Copy the data below exactly.

§ §

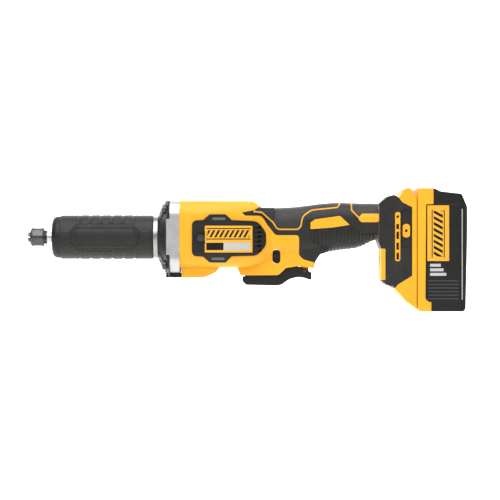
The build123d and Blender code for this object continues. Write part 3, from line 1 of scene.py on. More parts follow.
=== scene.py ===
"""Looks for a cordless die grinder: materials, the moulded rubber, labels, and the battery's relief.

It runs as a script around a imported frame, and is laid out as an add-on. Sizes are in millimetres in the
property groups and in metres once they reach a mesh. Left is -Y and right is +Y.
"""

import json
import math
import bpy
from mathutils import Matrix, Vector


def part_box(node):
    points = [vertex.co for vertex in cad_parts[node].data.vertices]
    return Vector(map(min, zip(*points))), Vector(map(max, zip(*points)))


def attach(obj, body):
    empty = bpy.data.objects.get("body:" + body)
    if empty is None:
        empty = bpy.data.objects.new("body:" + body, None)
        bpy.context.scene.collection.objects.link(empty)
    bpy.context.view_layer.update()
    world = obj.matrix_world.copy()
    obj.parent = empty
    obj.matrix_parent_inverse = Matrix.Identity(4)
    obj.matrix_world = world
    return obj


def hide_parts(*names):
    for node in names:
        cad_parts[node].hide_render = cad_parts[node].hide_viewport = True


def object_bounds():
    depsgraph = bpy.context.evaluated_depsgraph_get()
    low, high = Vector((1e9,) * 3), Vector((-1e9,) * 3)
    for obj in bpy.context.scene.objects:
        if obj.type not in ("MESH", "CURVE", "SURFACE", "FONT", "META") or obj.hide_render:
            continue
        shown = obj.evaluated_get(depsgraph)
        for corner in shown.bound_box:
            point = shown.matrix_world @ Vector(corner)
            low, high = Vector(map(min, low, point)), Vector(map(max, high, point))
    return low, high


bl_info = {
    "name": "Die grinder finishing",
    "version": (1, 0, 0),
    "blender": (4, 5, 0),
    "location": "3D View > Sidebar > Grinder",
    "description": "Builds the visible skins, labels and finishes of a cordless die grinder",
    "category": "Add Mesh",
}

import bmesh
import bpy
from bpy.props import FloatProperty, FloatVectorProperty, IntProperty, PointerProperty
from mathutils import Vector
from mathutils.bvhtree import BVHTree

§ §

| TASK RESPONSE |
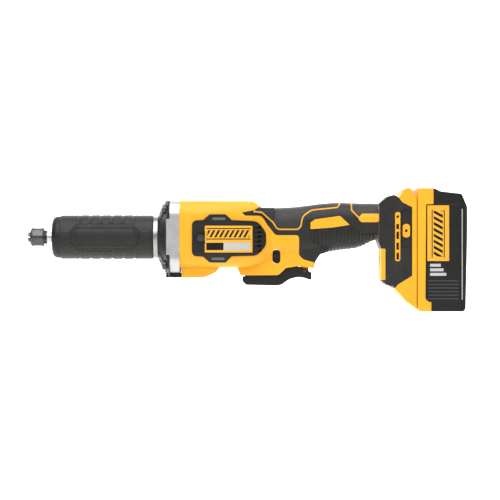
The build123d and Blender code for this object continues. Write part 3, from line 1 of scene.py on. More parts follow.
=== scene.py ===
"""Looks for a cordless die grinder: materials, the moulded rubber, labels, and the battery's relief.

It runs as a script around a imported frame, and is laid out as an add-on. Sizes are in millimetres in the
property groups and in metres once they reach a mesh. Left is -Y and right is +Y.
"""

import json
import math
import bpy
from mathutils import Matrix, Vector


def part_box(node):
    points = [vertex.co for vertex in cad_parts[node].data.vertices]
    return Vector(map(min, zip(*points))), Vector(map(max, zip(*points)))


def attach(obj, body):
    empty = bpy.data.objects.get("body:" + body)
    if empty is None:
        empty = bpy.data.objects.new("body:" + body, None)
        bpy.context.scene.collection.objects.link(empty)
    bpy.context.view_layer.update()
    world = obj.matrix_world.copy()
    obj.parent = empty
    obj.matrix_parent_inverse = Matrix.Identity(4)
    obj.matrix_world = world
    return obj


def hide_parts(*names):
    for node in names:
        cad_parts[node].hide_render = cad_parts[node].hide_viewport = True


def object_bounds():
    depsgraph = bpy.context.evaluated_depsgraph_get()
    low, high = Vector((1e9,) * 3), Vector((-1e9,) * 3)
    for obj in bpy.context.scene.objects:
        if obj.type not in ("MESH", "CURVE", "SURFACE", "FONT", "META") or obj.hide_render:
            continue
        shown = obj.evaluated_get(depsgraph)
        for corner in shown.bound_box:
            point = shown.matrix_world @ Vector(corner)
            low, high = Vector(map(min, low, point)), Vector(map(max, high, point))
    return low, high


bl_info = {
    "name": "Die grinder finishing",
    "version": (1, 0, 0),
    "blender": (4, 5, 0),
    "location": "3D View > Sidebar > Grinder",
    "description": "Builds the visible skins, labels and finishes of a cordless die grinder",
    "category": "Add Mesh",
}

import bmesh
import bpy
from bpy.props import FloatProperty, FloatVectorProperty, IntProperty, PointerProperty
from mathutils import Vector
from mathutils.bvhtree import BVHTree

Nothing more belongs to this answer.